They can do amazing things with cover-up tats these days. I've seen some things completely disappear with a cover-up.


----------



## jwhoff (Jan 2, 2013)

hmm!  Does that do anything for bulging wastes?

:39:

Ah!  I have this friend ...

:blush:


----------



## crono782 (Jan 3, 2013)

Sure! Just get a six-pack tattooed on your stomach!




Not sure that's what you had in mind though...


----------



## jwhoff (Jan 3, 2013)

Not bad!  

I think I'll rush out and purchase a case.

:40:


*man you've solved, my ... my friend's problem*


----------



## widows son (Jan 3, 2013)

Lol


----------



## K.S. (Jan 4, 2013)

If tattoos were banned, they wouldn't have let me anywhere near the property! Haha.


----------



## widows son (Jan 4, 2013)

I've been thinking about getting the Masonic coat of arms, kinda subtle in a way


----------



## Bro. Stewart P.M. (Jan 4, 2013)

Oh hell, go and get tattooed up!!

Just stay in compliance with your local Grand Lodge's Obligations! Keep the Secrets, Secret.


Life is way to short, live a little!


----------



## jwhoff (Jan 4, 2013)

That's a wrap!:001_cool:


----------



## Bill Lins (Jan 4, 2013)

jwhoff said:


> hmm!  Does that do anything for bulging wastes?
> 
> :39:
> 
> ...




Who you callin' a "bulging waste"?  :lol:


----------



## jwhoff (Jan 4, 2013)

okay. okay.  

I'll spring for* a couple* of those tattooed cases.

:25:

They're expecting *broad* canvases ...

:27:

mentioned they'd like to get started early 

:beer:

... what day you want me to schedule the shop?


----------



## davidjones201 (Jan 5, 2013)

Very well said. I have plenty of tattoos (none offensive) and I can say that 97% of my visits to lodges my tattoos were never displayed in lodge. It's not my place to judge if others do. I just consider it professionalism. The same I as I do in the work place. I'm in business and very well aware of the stereotype that could go along with tattoos.


----------



## davidjones201 (Jan 5, 2013)

Bill Hosler said:


> I personally don't like tattoos but I would never tell anyone not to get one or vote aganst a man who has them.  Its their body and their decision.
> 
> I think what the Brother is refering to is the section of the EA obligation (Forgive my Indiana ritual  ) "I will not write, print, paint, cut, carve, hew mark or engrave or anything movabale or inmoveable....."
> 
> I have alway thought that was the secrets of Masonry but some older Brethren think everything in Masonry is secret.

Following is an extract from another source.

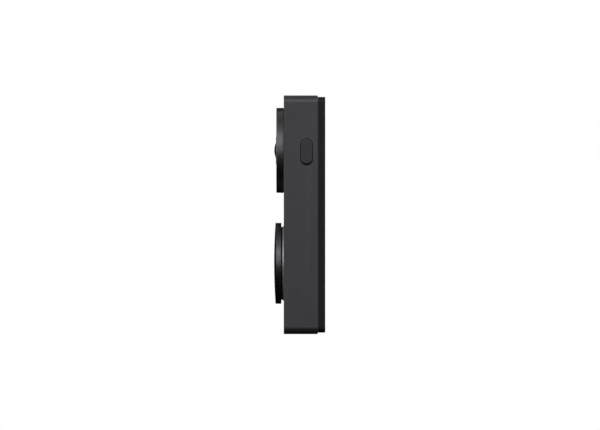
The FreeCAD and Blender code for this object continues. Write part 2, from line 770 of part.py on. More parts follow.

I hope that 17th century Rose Croix painting that covers my back did not violate anything. Lol


----------



## widows son (Jan 5, 2013)

That's sweet.


----------



## cemab4y (Jan 8, 2013)

No one gives a "hoot" about body art. It is the "interior" man, and your value as man, is what Masonry is concerned with. With so many of our members veterans, we would be in a real hurt, if we refused membership to men with tattoos. 

Check out:

http://www.masonicink.com


----------



## jwhoff (Jan 8, 2013)

davidjones201 said:


> I hope that 17th century Rose Croix painting that covers my back did not violate anything. Lol




Should have picked a shorter degree ... less painful.


----------



## widows son (Jan 9, 2013)

When I was 17 I got venom on my calf. I kind of regret it but I got it touched up a few years ago and it looks way better.


----------



## Cressey (Jan 17, 2013)

I have two non Masonic tattoos now. I have been contemplating getting a Masonic one.


----------



## widows son (Jan 17, 2013)

I was thinking of getting either the Masonic coat of arms or the keystone as described in the York rite degree


----------



## towerbuilder7 (Jan 17, 2013)

Bro Youngblood, you will be fine with getting some ink.........I already have five NON Masonic Tatts, and am currently thinking about what I want for my first Masonic tattoo............as long as you are sticking to symbols, and aren't inking any passwords or pictures of our grips, you're fine..........we are a society with secrets, not a secret society.................you should be fully aware of what your obligations bind you to at this point, so no need to get into that............Bro Jones


----------